# [The exercise]
What is needed is an exact copy of the lines from the one containing "Recreate this object" to the one containing "PIN_Y = FLANGE_FRONT - PIN_FORWARD", both lines included, and no other lines.

:: Material shown

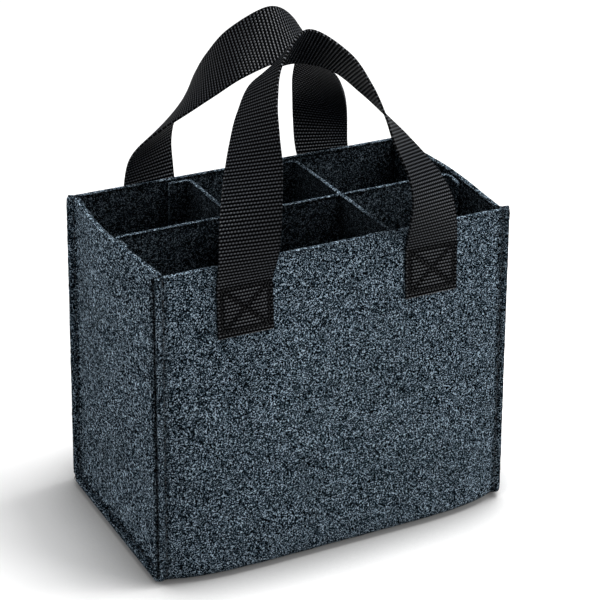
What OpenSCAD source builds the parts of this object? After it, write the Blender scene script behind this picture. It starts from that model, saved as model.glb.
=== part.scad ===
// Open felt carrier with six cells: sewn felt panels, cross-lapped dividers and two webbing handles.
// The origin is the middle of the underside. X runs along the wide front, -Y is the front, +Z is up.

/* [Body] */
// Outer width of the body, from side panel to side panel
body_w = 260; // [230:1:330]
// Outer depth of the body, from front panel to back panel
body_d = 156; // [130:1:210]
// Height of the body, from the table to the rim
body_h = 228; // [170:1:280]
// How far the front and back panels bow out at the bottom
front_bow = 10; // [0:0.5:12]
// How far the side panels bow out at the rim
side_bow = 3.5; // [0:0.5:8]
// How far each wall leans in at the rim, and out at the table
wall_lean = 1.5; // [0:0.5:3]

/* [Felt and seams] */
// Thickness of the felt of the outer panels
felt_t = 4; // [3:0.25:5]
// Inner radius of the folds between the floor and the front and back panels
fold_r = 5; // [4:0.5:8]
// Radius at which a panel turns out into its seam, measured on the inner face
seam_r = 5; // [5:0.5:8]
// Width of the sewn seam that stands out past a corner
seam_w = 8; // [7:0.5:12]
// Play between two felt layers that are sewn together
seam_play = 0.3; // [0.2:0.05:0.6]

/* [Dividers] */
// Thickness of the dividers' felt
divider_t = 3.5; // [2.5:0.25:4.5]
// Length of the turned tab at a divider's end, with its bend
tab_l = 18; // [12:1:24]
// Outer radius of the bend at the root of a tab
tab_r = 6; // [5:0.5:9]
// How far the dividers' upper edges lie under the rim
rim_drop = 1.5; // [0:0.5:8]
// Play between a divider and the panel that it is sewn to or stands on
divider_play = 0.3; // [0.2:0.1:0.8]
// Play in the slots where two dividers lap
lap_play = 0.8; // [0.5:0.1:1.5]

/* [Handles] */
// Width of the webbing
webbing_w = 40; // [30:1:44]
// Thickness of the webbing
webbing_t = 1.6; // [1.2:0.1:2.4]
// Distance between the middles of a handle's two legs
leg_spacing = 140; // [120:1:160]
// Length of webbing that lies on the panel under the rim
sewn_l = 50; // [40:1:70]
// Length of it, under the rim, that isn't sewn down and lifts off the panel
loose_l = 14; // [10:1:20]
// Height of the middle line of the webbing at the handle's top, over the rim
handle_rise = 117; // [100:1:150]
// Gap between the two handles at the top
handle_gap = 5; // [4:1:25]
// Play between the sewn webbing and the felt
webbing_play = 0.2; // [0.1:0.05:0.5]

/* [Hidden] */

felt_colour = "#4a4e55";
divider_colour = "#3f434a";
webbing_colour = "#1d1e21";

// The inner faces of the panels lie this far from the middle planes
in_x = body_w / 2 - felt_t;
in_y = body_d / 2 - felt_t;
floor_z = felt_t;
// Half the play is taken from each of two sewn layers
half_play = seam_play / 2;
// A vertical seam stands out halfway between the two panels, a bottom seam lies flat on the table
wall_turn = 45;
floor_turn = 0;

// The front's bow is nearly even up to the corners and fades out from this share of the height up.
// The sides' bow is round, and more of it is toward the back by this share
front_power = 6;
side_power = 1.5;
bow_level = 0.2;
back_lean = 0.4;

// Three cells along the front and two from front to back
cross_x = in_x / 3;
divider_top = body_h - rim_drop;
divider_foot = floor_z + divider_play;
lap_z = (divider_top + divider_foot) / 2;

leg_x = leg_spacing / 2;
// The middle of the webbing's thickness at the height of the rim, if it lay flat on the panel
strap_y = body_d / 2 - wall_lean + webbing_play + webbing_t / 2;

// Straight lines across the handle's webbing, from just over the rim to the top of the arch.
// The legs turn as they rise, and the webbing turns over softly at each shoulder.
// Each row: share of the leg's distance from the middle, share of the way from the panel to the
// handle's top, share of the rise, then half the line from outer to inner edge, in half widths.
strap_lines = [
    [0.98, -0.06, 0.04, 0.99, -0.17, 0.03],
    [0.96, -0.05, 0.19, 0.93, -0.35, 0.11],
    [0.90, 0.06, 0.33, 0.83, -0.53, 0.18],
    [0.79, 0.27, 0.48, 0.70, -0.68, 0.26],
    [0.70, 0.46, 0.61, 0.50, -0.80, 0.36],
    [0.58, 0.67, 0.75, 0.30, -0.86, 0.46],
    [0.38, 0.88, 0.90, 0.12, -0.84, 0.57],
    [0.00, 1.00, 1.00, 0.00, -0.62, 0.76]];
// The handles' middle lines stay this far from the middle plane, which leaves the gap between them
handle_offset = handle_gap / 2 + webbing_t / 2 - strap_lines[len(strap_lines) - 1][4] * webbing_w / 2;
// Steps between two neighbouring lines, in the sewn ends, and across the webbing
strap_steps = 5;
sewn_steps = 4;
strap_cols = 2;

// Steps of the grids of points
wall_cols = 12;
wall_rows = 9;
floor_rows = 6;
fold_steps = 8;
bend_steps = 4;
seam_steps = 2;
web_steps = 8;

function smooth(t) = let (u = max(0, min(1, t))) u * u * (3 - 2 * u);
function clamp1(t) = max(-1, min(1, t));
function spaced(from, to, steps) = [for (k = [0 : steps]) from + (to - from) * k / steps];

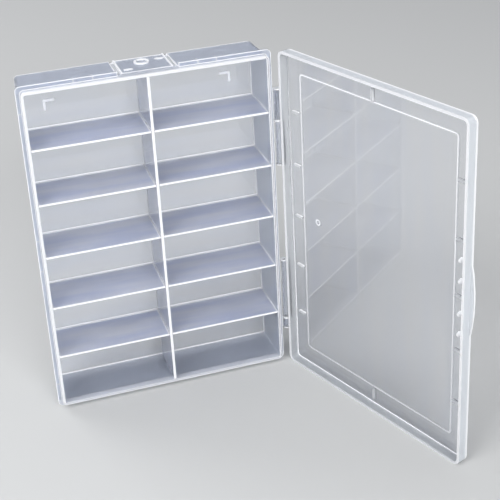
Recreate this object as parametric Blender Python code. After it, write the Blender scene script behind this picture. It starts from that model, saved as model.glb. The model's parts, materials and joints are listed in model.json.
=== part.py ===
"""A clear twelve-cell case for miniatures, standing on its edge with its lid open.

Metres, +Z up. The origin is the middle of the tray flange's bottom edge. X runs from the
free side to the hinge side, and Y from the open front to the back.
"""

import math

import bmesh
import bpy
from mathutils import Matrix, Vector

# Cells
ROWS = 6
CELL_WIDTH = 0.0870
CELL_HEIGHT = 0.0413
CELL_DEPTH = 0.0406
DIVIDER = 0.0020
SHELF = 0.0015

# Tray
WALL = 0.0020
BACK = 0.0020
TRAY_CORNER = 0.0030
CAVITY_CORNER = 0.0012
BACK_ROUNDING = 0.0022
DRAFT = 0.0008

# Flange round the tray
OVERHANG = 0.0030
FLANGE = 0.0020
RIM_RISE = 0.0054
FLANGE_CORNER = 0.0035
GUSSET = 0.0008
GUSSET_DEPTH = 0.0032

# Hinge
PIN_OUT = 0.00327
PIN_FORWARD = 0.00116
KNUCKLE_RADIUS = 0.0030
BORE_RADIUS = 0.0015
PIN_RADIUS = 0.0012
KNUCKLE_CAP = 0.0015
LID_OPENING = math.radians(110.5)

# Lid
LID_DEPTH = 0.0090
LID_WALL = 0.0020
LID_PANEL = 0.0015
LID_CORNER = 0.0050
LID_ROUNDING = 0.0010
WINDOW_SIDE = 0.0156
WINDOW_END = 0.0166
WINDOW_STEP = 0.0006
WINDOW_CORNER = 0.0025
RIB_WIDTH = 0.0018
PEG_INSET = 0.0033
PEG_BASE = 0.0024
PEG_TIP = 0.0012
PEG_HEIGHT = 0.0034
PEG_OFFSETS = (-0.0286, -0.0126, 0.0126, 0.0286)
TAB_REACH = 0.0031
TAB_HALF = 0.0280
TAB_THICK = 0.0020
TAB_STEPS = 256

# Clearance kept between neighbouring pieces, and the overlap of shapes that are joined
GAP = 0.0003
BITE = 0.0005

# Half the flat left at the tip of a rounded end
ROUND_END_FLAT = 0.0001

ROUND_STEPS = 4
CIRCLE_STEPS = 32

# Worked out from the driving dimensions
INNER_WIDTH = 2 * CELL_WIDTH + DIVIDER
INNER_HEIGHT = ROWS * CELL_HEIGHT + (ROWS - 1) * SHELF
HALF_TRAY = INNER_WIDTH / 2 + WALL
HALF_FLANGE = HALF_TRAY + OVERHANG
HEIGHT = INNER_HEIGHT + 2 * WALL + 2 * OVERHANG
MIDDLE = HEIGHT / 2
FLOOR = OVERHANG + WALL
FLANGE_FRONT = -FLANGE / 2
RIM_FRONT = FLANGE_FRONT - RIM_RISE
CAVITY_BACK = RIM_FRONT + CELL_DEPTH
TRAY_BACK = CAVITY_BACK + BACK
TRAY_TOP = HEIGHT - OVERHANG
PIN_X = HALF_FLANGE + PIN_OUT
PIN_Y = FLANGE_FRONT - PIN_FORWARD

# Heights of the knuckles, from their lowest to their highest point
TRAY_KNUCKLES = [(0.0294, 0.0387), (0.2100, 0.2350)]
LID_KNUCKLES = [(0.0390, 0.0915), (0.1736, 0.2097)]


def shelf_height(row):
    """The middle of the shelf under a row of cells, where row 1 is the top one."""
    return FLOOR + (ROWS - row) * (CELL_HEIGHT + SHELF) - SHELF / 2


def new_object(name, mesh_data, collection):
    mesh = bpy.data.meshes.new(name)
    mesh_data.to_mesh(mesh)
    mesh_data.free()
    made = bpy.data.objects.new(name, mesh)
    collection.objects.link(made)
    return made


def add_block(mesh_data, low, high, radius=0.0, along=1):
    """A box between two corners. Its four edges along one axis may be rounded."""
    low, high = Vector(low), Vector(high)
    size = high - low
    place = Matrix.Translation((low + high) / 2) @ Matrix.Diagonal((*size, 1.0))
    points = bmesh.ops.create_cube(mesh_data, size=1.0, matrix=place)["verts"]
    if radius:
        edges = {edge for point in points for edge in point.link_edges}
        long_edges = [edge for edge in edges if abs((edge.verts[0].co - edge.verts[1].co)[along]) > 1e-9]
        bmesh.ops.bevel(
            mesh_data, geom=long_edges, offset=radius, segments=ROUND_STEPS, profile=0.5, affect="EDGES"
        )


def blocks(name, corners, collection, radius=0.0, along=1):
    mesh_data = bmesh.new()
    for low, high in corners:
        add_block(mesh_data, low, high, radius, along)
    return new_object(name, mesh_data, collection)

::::

# [Result of this task]
Recreate this object as parametric Blender Python code. After it, write the Blender scene script behind this picture. It starts from that model, saved as model.glb. The model's parts, materials and joints are listed in model.json.
=== part.py ===
"""A clear twelve-cell case for miniatures, standing on its edge with its lid open.

Metres, +Z up. The origin is the middle of the tray flange's bottom edge. X runs from the
free side to the hinge side, and Y from the open front to the back.
"""

import math

import bmesh
import bpy
from mathutils import Matrix, Vector

# Cells
ROWS = 6
CELL_WIDTH = 0.0870
CELL_HEIGHT = 0.0413
CELL_DEPTH = 0.0406
DIVIDER = 0.0020
SHELF = 0.0015

# Tray
WALL = 0.0020
BACK = 0.0020
TRAY_CORNER = 0.0030
CAVITY_CORNER = 0.0012
BACK_ROUNDING = 0.0022
DRAFT = 0.0008

# Flange round the tray
OVERHANG = 0.0030
FLANGE = 0.0020
RIM_RISE = 0.0054
FLANGE_CORNER = 0.0035
GUSSET = 0.0008
GUSSET_DEPTH = 0.0032

# Hinge
PIN_OUT = 0.00327
PIN_FORWARD = 0.00116
KNUCKLE_RADIUS = 0.0030
BORE_RADIUS = 0.0015
PIN_RADIUS = 0.0012
KNUCKLE_CAP = 0.0015
LID_OPENING = math.radians(110.5)

# Lid
LID_DEPTH = 0.0090
LID_WALL = 0.0020
LID_PANEL = 0.0015
LID_CORNER = 0.0050
LID_ROUNDING = 0.0010
WINDOW_SIDE = 0.0156
WINDOW_END = 0.0166
WINDOW_STEP = 0.0006
WINDOW_CORNER = 0.0025
RIB_WIDTH = 0.0018
PEG_INSET = 0.0033
PEG_BASE = 0.0024
PEG_TIP = 0.0012
PEG_HEIGHT = 0.0034
PEG_OFFSETS = (-0.0286, -0.0126, 0.0126, 0.0286)
TAB_REACH = 0.0031
TAB_HALF = 0.0280
TAB_THICK = 0.0020
TAB_STEPS = 256

# Clearance kept between neighbouring pieces, and the overlap of shapes that are joined
GAP = 0.0003
BITE = 0.0005

# Half the flat left at the tip of a rounded end
ROUND_END_FLAT = 0.0001

ROUND_STEPS = 4
CIRCLE_STEPS = 32

# Worked out from the driving dimensions
INNER_WIDTH = 2 * CELL_WIDTH + DIVIDER
INNER_HEIGHT = ROWS * CELL_HEIGHT + (ROWS - 1) * SHELF
HALF_TRAY = INNER_WIDTH / 2 + WALL
HALF_FLANGE = HALF_TRAY + OVERHANG
HEIGHT = INNER_HEIGHT + 2 * WALL + 2 * OVERHANG
MIDDLE = HEIGHT / 2
FLOOR = OVERHANG + WALL
FLANGE_FRONT = -FLANGE / 2
RIM_FRONT = FLANGE_FRONT - RIM_RISE
CAVITY_BACK = RIM_FRONT + CELL_DEPTH
TRAY_BACK = CAVITY_BACK + BACK
TRAY_TOP = HEIGHT - OVERHANG
PIN_X = HALF_FLANGE + PIN_OUT
PIN_Y = FLANGE_FRONT - PIN_FORWARD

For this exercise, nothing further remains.